The Sehwag riddle arises from his form, or the lack of it. Starting from the tour of Australia, Sehwag has scored one century and two fifties in his last 21 innings. After the century against England in Ahmedabad, his scores read: 25, 30, 9, 23, 49, 0, 19, 2, 6. In the last five years, his best innings outside the sub-continent has been 67 in Melbourne in December 2011. Outside conditions of comfort, he averages 22.73.
M Vijay will definitely get another two Tests following his century and the 370-run partnership with Cheteshwar Pujara that should seal this Test. Should Sehwag be spoken to quietly, the other opening option is left-hander Shikhar Dhawan, who was pulled in following an excellent domestic season. Dhawan is a left-handed replacement for Gambhir, who has gone away and scored 44, 69 and 5 in the Vijay Hazare Trophy one-day tournament for Delhi.
Giving Sehwag the nudge may appear the logical thing to do, but who replaces him? There are two choices: one could be to bring back Wasim Jaffer, who has ended feasting on another mammoth domestic season. Jaffer has played 20 of his 31 Tests overseas: in England, West Indies, South Africa and Australia. India won series in the West Indies and England with him. The choice of Jaffer apparently runs contrary to the unwritten "BCCI's youth policy" whispered to the selectors, a policy which is ruled, it seems, by selective application rather than long-distance vision.
On the side of the youth policy, however, there is another silent, not spoken-of candidate who cannot be ignored any more. Ajinkya Rahane has been waiting in the dressing room for more than 12 months since he got drafted to tour Australia.
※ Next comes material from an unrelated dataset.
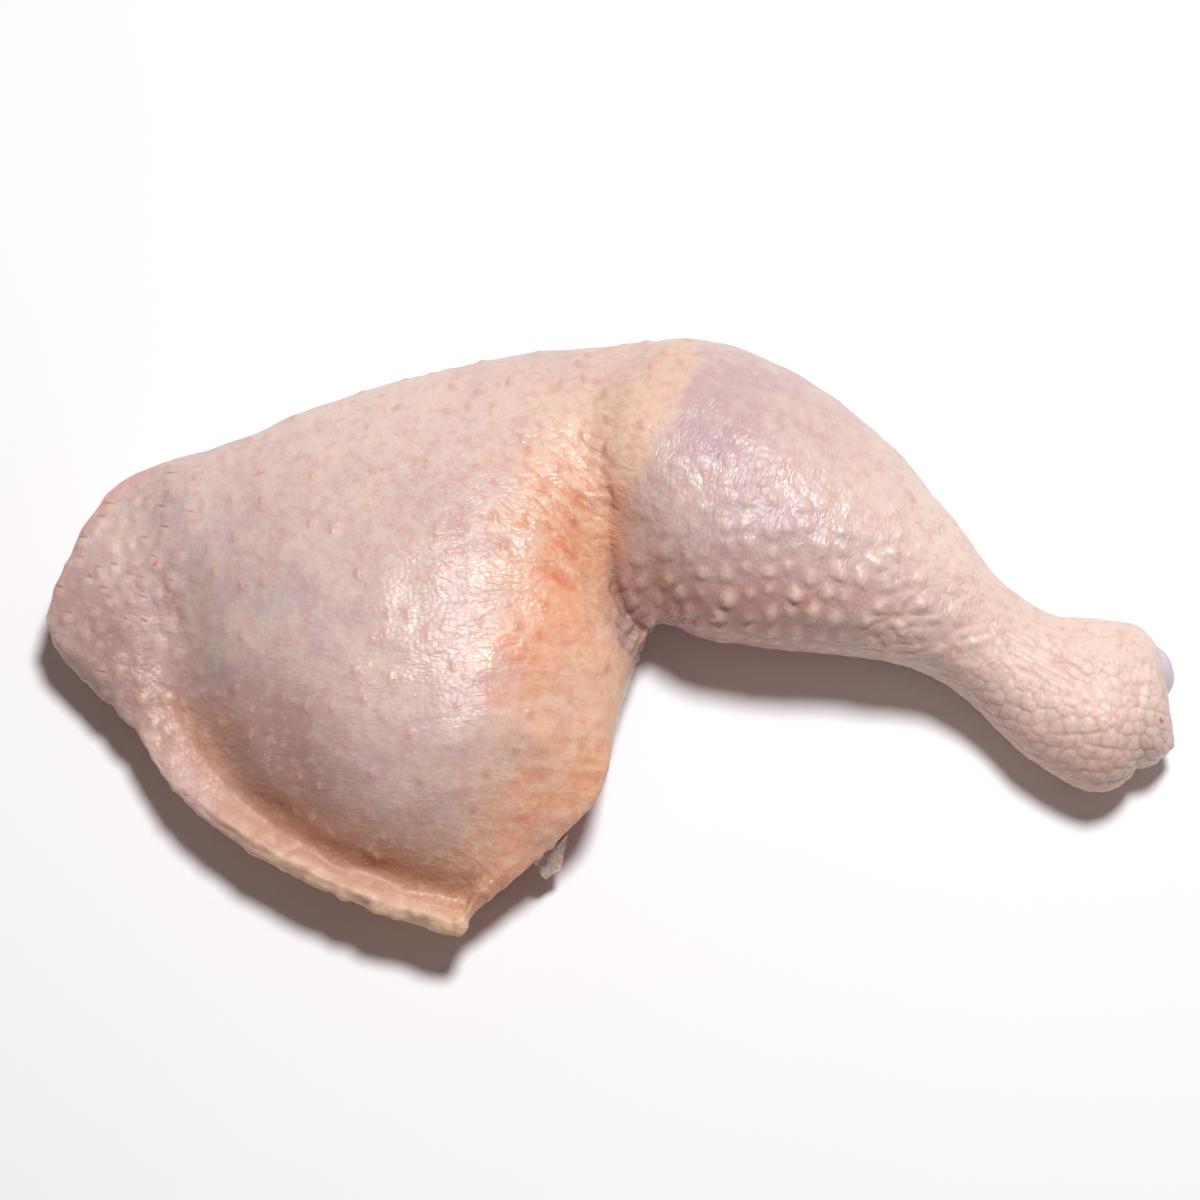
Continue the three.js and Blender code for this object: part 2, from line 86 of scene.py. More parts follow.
CROWNS, SOLES, BOWS = (np.array([s[k] for s in SECTIONS], float) for k in (2, 3, 4))
LAST = len(SECTIONS) - 1

# Between which sections the form changes: the flap's dome gives way to a plain arch, the raised rim ends, the
# drumstick's form comes in, and the sheet of skin closes into the drumstick's full round.
FLAP_ENDS, RIM_ENDS, DRUMSTICK_COMES, ROUND = (11.5, 14.5), (9.5, 12.5), (11.5, 15), (12.0, 12.9)
ARCH_POWER = dict(drumstick=0.95, hip=1.3)     # below 1 the skin rises fuller from its edges
WEB = dict(y=-10, sections=(14, 15))   # nearer than y the skin before the knee stays a thin web
MEAT_SECTIONS = (2.4, 11.8)
MEAT = dict(bulge=1.2, tuck=4, rim=1.5, end_width=0.7, end_height=0.6)

# The line in plan where the thigh's dome starts to rise, with the depth of the valley along it.
VALLEY = (
    (-108, 40, 0), (-102, 20, 0), (-97, 3, 0.2), (-92.5, -12, 0.5), (-87, -26, 1), (-75, -40.5, 1.9),
    (-59.6, -52.1, 2.9), (-42.2, -59.1, 3.2), (-27.1, -62.8, 2.6), (-8, -64.5, 0), (14, -63, 0),
)
VALLEY_WIDTH = 6
LINE_STEPS = 36              # straight steps that each such line is cut into
# It starts softly over this share of its run, less so where the valley is this deep, and flattens on top.
DOME = dict(foot=-5, run=38, soft=(0.55, 0.16), deep=3.2)
BELLY = dict(fall=1.1, below=1.2)   # how soon the drumstick's belly falls from its edges, and how far
DRUMSTICK_LEAN = 0.84        # below 1 the drumstick's crest lies nearer the viewer than its middle
# The clean cut from the flap's corner and the edge above it to the knee, with the share of its height that
# the dome has lost there. It has it all back at this distance inside the edge.
CUT_EDGE = (
    (-32, -80, 0.64), (-12.5, -60, 0.64), (2, -45.5, 0.6), (6, -29, 0.4), (10.5, -15, 0.1), (17, -6, 0),
)
CUT_FALL = 30
RIM = dict(lift=1.6, width=6, ripple=0.3, ripple_length=13, sections=(3.6, 6))
# How far the skin reaches past the meat in each run, with the sections between which the next one starts.
OVERHANG = dict(flap=9, cut_edge=2.2, below_knee=6, to_cut=(9.2, 10.6), to_knee=(11.2, 12), most=0.3)
CURL = dict(radius=11, rolled=3.2, turn=1.25, foot=0.8, sections=(1.5, 5), power=0.9)
# The knee crease: its line in plan and its depth along it.
CREASE = (
    (18, -11.5, 9), (11.5, -7, 12.5), (6.6, -3.6, 14), (3.6, 1, 13.5), (2.2, 8, 10.5), (1.4, 17, 5.5),
    (2.6, 27, 1.4), (4.6, 37, 0.3), (6.5, 47, 0),
)
CREASE_SLOPE = dict(thigh=6.2, drumstick=5.8, power=1.3)
# Low swells and hollows: middle, the two half widths, the turn from +X and the height.
SWELLS = (
    ((-40, 0), (32, 26), 0.2, 2),
    ((-104, 2), (12, 24), -0.3, 5),
    ((-93, 6), (7, 26), -0.3, 3),
    ((30, 40), (26, 16), -0.3, 1.5),
    ((101, -12), (9, 6), -0.4, 1.6),
    ((104, -29), (9, 6), -0.3, 1.2),
)
GRISTLE = dict(at=(113.6, -16.6, 11.5), size=(8.4, 9.6, 8.8), turn=-0.55, groove=0.14)
MEMBRANE = dict(sections=(11.05, 11.5), root=1.2, reach=-3.4, top=12.4, bottom=7.5, thickness=0.7)


# ---- where the skin's details lie ----

# The edge of the peach-coloured fat: up the thigh's cut edge, along the crease and over the knee, with how
# strong the colour is on its thigh side.
PEACH_EDGE = (
    (-34, -82, 0.7), (-12, -60, 0.9), (2, -45, 1), (7.5, -29, 1), (6.5, -16, 1), (3.4, -11, 1), (2.6, -4, 1),
    (3, 8, 1), (6.6, 17.6, 0.9), (10.9, 26.6, 0.75), (14.7, 33, 0.6), (18.5, 41, 0.5), (21, 60, 0.4),
)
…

Chief selector Sandeep Patil may have declared that Rahane has been picked as a middle-order batsman, but the middle-order berths in the Indian line-up are full. Dhoni has already said he will go in at No.6 to make room for Ravindra Jadeja in the XI. While India's middle order is always jammed, the demand for openers never ends, particularly when travelling overseas: Rahane is, at the very least, ready to be tested. The only time to do so between now and South Africa will be the last two Tests against Australia. To stand up against James Pattinson and Peter Siddle in the first session at Mohali won't be a bad way to check footwork and stomach.
Just like this series against Australia has produced both performances and results that will renew the team's essential faith in itself, the tour of South Africa must act as a laboratory where the imbalances wrought by the tours to England and Australia can be redressed.
One more thing: for all the happiness and back slapping from Chennai and Hyderabad, India had another hiccup they would do well to take note of. India lost its last eight wickets for 116 runs once the Vijay-Pujara partnership ended. The Hyderabad pitch has been blamed for much of the problems and questions it poses to fresh batsmen and the importance of set batsmen to stay stuck in. Pujara said on Monday that he thought there was, "a bit of help for the spinners." The pitch was, "turning a little more and the odd ball is jumping. It's good for spinners and you have to apply yourself to bat well." Kohli and Dhoni did put up 56 for the sixth wicket, but the last six wickets fell for 43.
Now while 9 for 116 is not the most breathtaking collapse by India at home in the 2000s - that is 9 for 52 against South Africa in Ahmedabad - it is the third time in two years they have gone down such route. In November 2011, it was 9 for 109 versus West Indies in Delhi and a year later, 9 for 105 against England in Mumbai. It says more about the batting than the opposition.